— What is required —
Give back exactly the lines running from the line that holds "solids %d valid" through the line that holds "TURN = 2 * np.pi", ends included, and no other lines.

— Material provided —
^^^^^^^^^^^^^^^^

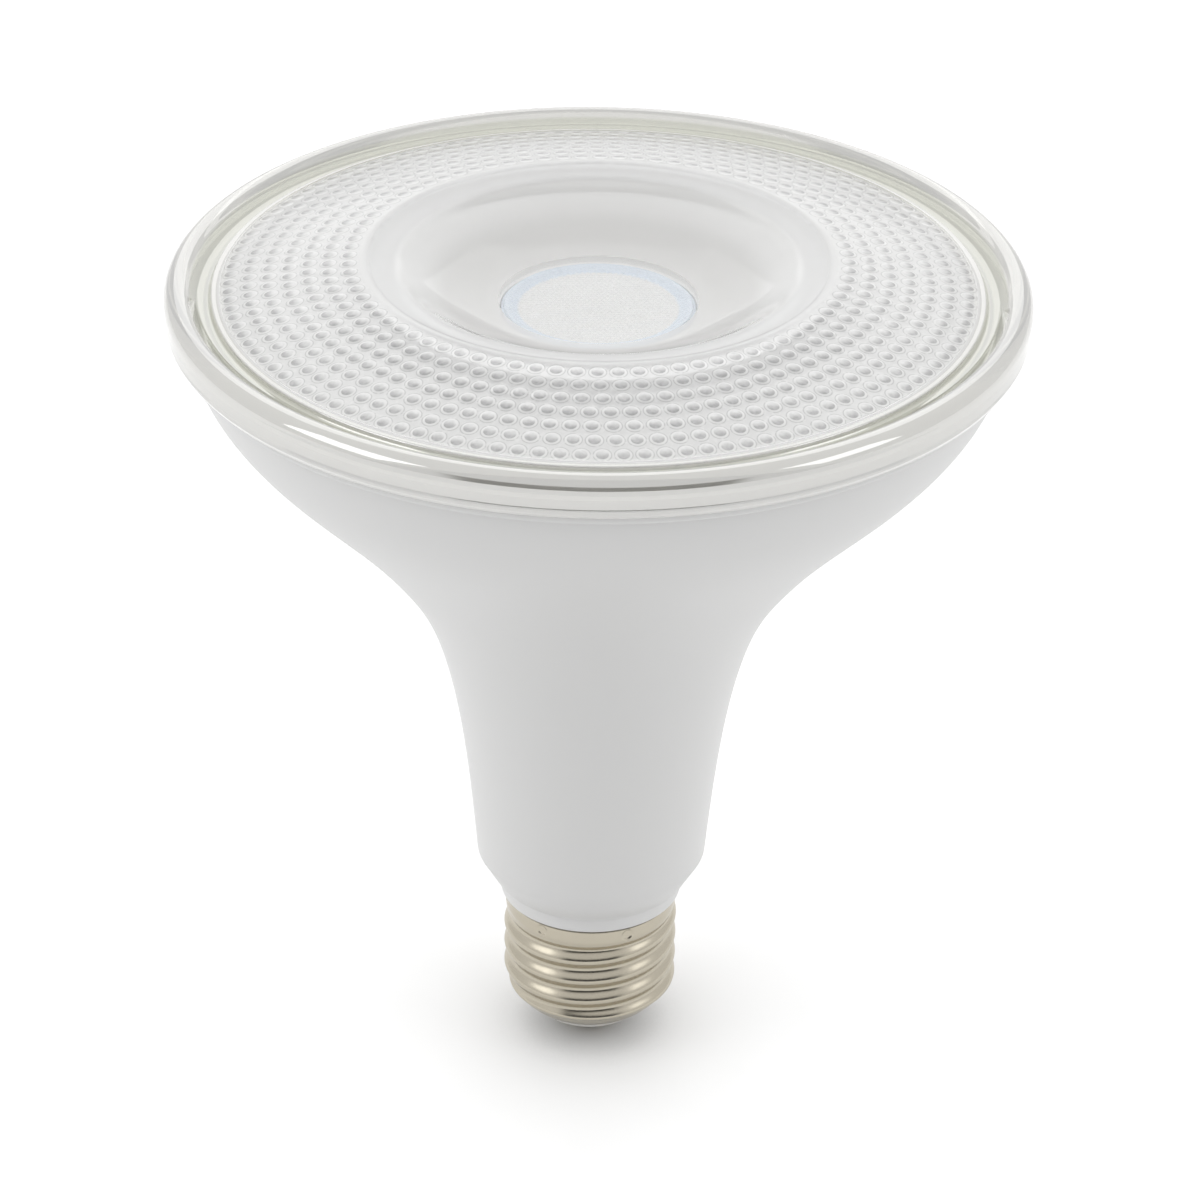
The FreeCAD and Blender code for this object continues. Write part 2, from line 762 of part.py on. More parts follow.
def driver_cover():
    """Plastic disc that closes the sleeve, with a hole for the output wires."""
    radius = inset_radius(sleeve_top, sleeve_depth())
    disc = cylinder(radius, cover_thickness, V(0, 0, sleeve_top))
    x, y = cover_hole_place
    return disc.cut(cylinder(cover_hole_radius, cover_thickness + 2, V(x, y, sleeve_top - 1)))


def driver_board():
    """Upright circuit board, narrow between the rails and wide above them."""
    y = (driver_back, driver_face)
    low = sleeve_bottom + sleeve_flange_height
    narrow = box((-driver_low_width / 2, driver_low_width / 2), y, (low, driver_step_level))
    wide = box((-driver_high_width / 2, driver_high_width / 2), y, (driver_step_level, driver_top))
    return narrow.fuse(wide).removeSplitter()


def transformer_coil():
    """Wound block on its bobbin, standing on the board around the core's middle leg."""
    z = (coil_level - coil_height / 2, coil_level + coil_height / 2)
    block = box((-coil_half_width, coil_half_width), (driver_face, driver_face + coil_depth), z)
    far_edges = [edge for edge in block.Edges if abs(edge.tangentAt(0).z) > 0.9
                 and edge.BoundBox.YMin > driver_face + coil_depth / 2]
    block = block.makeFillet(coil_rounding, far_edges)
    leg = core_leg_half_width + core_gap
    y = (driver_face + core_offset - core_gap, driver_face + core_offset + core_depth + core_gap)
    return block.cut(box((-leg, leg), y, (z[0] - 1, z[1] + 1)))


def transformer_core():
    """Closed ferrite core with two windows for the coil."""
    y = (driver_face + core_offset, driver_face + core_offset + core_depth)
    z = (coil_level - core_height / 2, coil_level + core_height / 2)
    block = box((-core_half_width, core_half_width), y, z)
    window_z = (coil_level - coil_height / 2 - core_gap, coil_level + coil_height / 2 + core_gap)
    far = coil_half_width + core_gap
    windows = [box(sorted((side * core_leg_half_width, side * far)), (y[0] - 1, y[1] + 1), window_z)
               for side in (-1, 1)]
    return block.cut(windows)


def can(x, z, radius, length):
    """Electrolytic capacitor that stands out of the board, with a crimp groove near its foot."""
    low, high = (radius, can_groove_level), (radius, can_groove_level + can_groove_width)
    points = [(0, 0), (radius, 0), low, bulged(low, high, -can_groove),
              (radius, length - can_rounding), (radius - can_rounding, length), (0, length)]
    solid = turned(points)
    solid.rotate(CENTRE, V(1, 0, 0), -90)
    solid.translate(V(x, driver_face, z))
    return solid


def box_part(x, z, width, height, depth):
    """Box-shaped component on the board's front face."""
    body = box((x - width / 2, x + width / 2), (driver_face, driver_face + depth),
               (z - height / 2, z + height / 2))
    front = [edge for edge in body.Edges if edge.BoundBox.YMin > driver_face + depth / 2]
    return body.makeFillet(min(box_rounding, depth / 4), front)


def switching_chip():
    """Driver chip on the back of the board, with two rows of leads."""
    x, z, width, height, depth = chip_box
    body = box((x - width / 2, x + width / 2), (driver_back - depth, driver_back - chip_gap),
               (z - height / 2, z + height / 2))
    leads = []
    for side in (-1, 1):
        z_range = sorted((z + side * (height - lead_reach) / 2, z + side * (height / 2 + lead_reach)))
        for step in range(lead_count):
            centre = x + (step - (lead_count - 1) / 2) * lead_pitch
            leads.append(box((centre - lead_width / 2, centre + lead_width / 2),
                             (driver_back - lead_thickness, driver_back), z_range))
    return body.fuse(leads)


def filter_inductor():
    """Drum core with its winding in the waist."""
    x, z, radius, length = inductor
    waist = radius - inductor_waist
    solid = turned([(0, 0), (radius, 0), (radius, inductor_flange),
                    (waist, inductor_flange), (waist, length - inductor_flange),
                    (radius, length - inductor_flange), (radius, length), (0, length)])
    solid.rotate(CENTRE, V(1, 0, 0), -90)
    solid.translate(V(x, driver_face, z))
    return solid


def fuse_resistor():
    """Axial resistor lying on the board, thicker at both ends."""
    x, z, radius, length = fuse_body
    end, slope = fuse_end_length, fuse_end_length + fuse_slope
    waist = radius - fuse_waist
    solid = turned([(0, 0), (radius - fuse_edge, 0), (radius, fuse_edge), (radius, end),
                    (waist, slope), (waist, length - slope), (radius, length - end),
                    (radius, length - fuse_edge), (radius - fuse_edge, length), (0, length)])
    solid.translate(V(x, driver_face + radius, z - length / 2))
    return solid


def varistor_disc():
    """Round varistor that stands on the board's face, edge on."""
    x, z, radius, thickness = varistor
    disc = cylinder(radius, thickness, V(x - thickness / 2, driver_face + radius, z), V(1, 0, 0))
    return disc.makeFillet(varistor_rounding, disc.Edges[:1] + disc.Edges[2:])


def wire(route, side=1):
    """Round wire along straight runs joined by arcs; side -1 mirrors the route in X."""
    points = [V(side * x, y, z) for x, y, z in route]
    edges = []
    here = points[0]
    for index in range(1, len(points) - 1):
        corner = points[index]
        back = points[index - 1] - corner
        ahead = points[index + 1] - corner
        turn = math.pi - back.getAngle(ahead)
        radius = 0.45 * min(back.Length, ahead.Length) / math.tan(turn / 2)
        reach = radius * math.tan(turn / 2)
        first = corner + back.normalize() * reach
        last = corner + ahead.normalize() * reach
        bisector = (back + ahead).normalize()
        crown = corner + bisector * (radius / math.cos(turn / 2) - radius)
        edges.append(Part.makeLine(here, first))
        edges.append(Part.Arc(first, crown, last).toShape())
        here = last
    edges.append(Part.makeLine(here, points[-1]))
    path = Part.Wire(edges)
    start = Part.Circle(points[0], points[1] - points[0], wire_radius).toShape()
    solid = path.makePipeShell([Part.Wire(start)], True, False)
    expected = math.pi * wire_radius ** 2 * path.Length
    print("wire length %.1f, volume share %.4f" % (path.Length, solid.Volume / expected))
    return solid


def live_wire():
    """Wire from the rivet of the centre contact to the driver; its bared end sits in the rivet."""
    return wire(live_route)


PIECES = {
    "centre_contact": centre_contact,
    "base_insulator": base_insulator,
    "screw_shell": screw_shell,
    "housing": housing,
    "seal_ring": seal_ring,
    "front_lens": front_lens,
    "reflector_ring": reflector_ring,
    "collimator_lens": collimator_lens,
    "lens_holder": lens_holder,
    "led_board": led_board,
    "heat_pad": heat_pad,
    "led_array": led_array,
    "phosphor_disc": phosphor_disc,
    "wire_connector": wire_connector,
    "board_screws": board_screws,
    "led_plate": led_plate,
    "heat_sink": heat_sink,
    "insulating_sleeve": insulating_sleeve,
    "driver_cover": driver_cover,
    "driver_board": driver_board,
    "transformer_coil": transformer_coil,
    "transformer_core": transformer_core,
    "input_capacitor": lambda: can(*input_can),
    "output_capacitor": lambda: can(*output_can),
    "film_capacitor": lambda: box_part(*film_box),
    "bridge_rectifier": lambda: box_part(*rectifier_box),
    "switching_chip": switching_chip,
    "filter_inductor": filter_inductor,
    "fuse_resistor": fuse_resistor,
    "varistor_disc": varistor_disc,
    "live_wire": live_wire,
    "neutral_wire": lambda: wire(neutral_route),
    "positive_wire": lambda: wire(output_route),
    "negative_wire": lambda: wire(output_route, -1),
}

os.makedirs("parts", exist_ok=True)
for node, make in PIECES.items():
    shape = make()
    print("%-18s solids %d valid %s volume %.1f"
          % (node, len(shape.Solids), shape.isValid(), shape.Volume))
    shape.exportStep("parts/" + node + ".step")
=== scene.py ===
"""Reflector-shaped LED flood bulb with a screw base, finished over its solid model.

Metres, +Z from the centre contact up to the front lens, the photograph's front towards -Y.
Profiles are (radius, height) points in millimetres, as a turner would list them, and are turned
about the bulb's axis. The bulb's named sizes are in millimetres too.
"""
import math

import bpy
import numpy as np
from mathutils import Matrix


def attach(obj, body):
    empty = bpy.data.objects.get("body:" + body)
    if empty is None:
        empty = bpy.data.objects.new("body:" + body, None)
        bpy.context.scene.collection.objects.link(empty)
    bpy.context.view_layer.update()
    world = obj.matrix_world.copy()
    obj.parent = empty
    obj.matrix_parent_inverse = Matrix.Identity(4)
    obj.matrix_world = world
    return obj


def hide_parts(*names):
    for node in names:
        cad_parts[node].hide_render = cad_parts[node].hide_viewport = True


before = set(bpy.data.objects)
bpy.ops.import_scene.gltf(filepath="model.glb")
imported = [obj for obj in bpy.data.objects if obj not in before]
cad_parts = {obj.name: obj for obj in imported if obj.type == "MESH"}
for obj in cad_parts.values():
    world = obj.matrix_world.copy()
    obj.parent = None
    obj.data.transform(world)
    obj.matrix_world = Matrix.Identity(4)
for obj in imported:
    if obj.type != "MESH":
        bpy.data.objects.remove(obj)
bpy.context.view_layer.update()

MM = 0.001
TURN = 2 * np.pi

# Camera, from the outlines of the rim, the rings and the base
image_side = 1200
sensor_width = 36.0
focal_pixels = 3995.75
rim_distance = 560.0 * MM
rim_elevation = math.radians(25.692)
rim_above_middle = 313.03
camera_roll = math.radians(0.794)
axis_offset_pixels = 5.56

# Housing, as in the solid
housing_outline = (
    (17.2, 32.0), (18.0, 41.0), (19.4, 53.0), (21.7, 65.0), (25.2, 75.0), (30.2, 83.0),
    (36.7, 91.0), (44.3, 99.0), (51.55, 107.0), (55.5, 113.0), (57.1, 117.0), (57.6, 119.2),
)
housing_wall = 1.9
housing_wall_bottom = 33.5
housing_wall_top = 117.8
housing_columns = 256
bead_radius = 59.3
land_level = 121.0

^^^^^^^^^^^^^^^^

— Exercise answer —
    print("%-18s solids %d valid %s volume %.1f"
          % (node, len(shape.Solids), shape.isValid(), shape.Volume))
    shape.exportStep("parts/" + node + ".step")
=== scene.py ===
"""Reflector-shaped LED flood bulb with a screw base, finished over its solid model.

Metres, +Z from the centre contact up to the front lens, the photograph's front towards -Y.
Profiles are (radius, height) points in millimetres, as a turner would list them, and are turned
about the bulb's axis. The bulb's named sizes are in millimetres too.
"""
import math

import bpy
import numpy as np
from mathutils import Matrix


def attach(obj, body):
    empty = bpy.data.objects.get("body:" + body)
    if empty is None:
        empty = bpy.data.objects.new("body:" + body, None)
        bpy.context.scene.collection.objects.link(empty)
    bpy.context.view_layer.update()
    world = obj.matrix_world.copy()
    obj.parent = empty
    obj.matrix_parent_inverse = Matrix.Identity(4)
    obj.matrix_world = world
    return obj


def hide_parts(*names):
    for node in names:
        cad_parts[node].hide_render = cad_parts[node].hide_viewport = True


before = set(bpy.data.objects)
bpy.ops.import_scene.gltf(filepath="model.glb")
imported = [obj for obj in bpy.data.objects if obj not in before]
cad_parts = {obj.name: obj for obj in imported if obj.type == "MESH"}
for obj in cad_parts.values():
    world = obj.matrix_world.copy()
    obj.parent = None
    obj.data.transform(world)
    obj.matrix_world = Matrix.Identity(4)
for obj in imported:
    if obj.type != "MESH":
        bpy.data.objects.remove(obj)
bpy.context.view_layer.update()

MM = 0.001
TURN = 2 * np.pi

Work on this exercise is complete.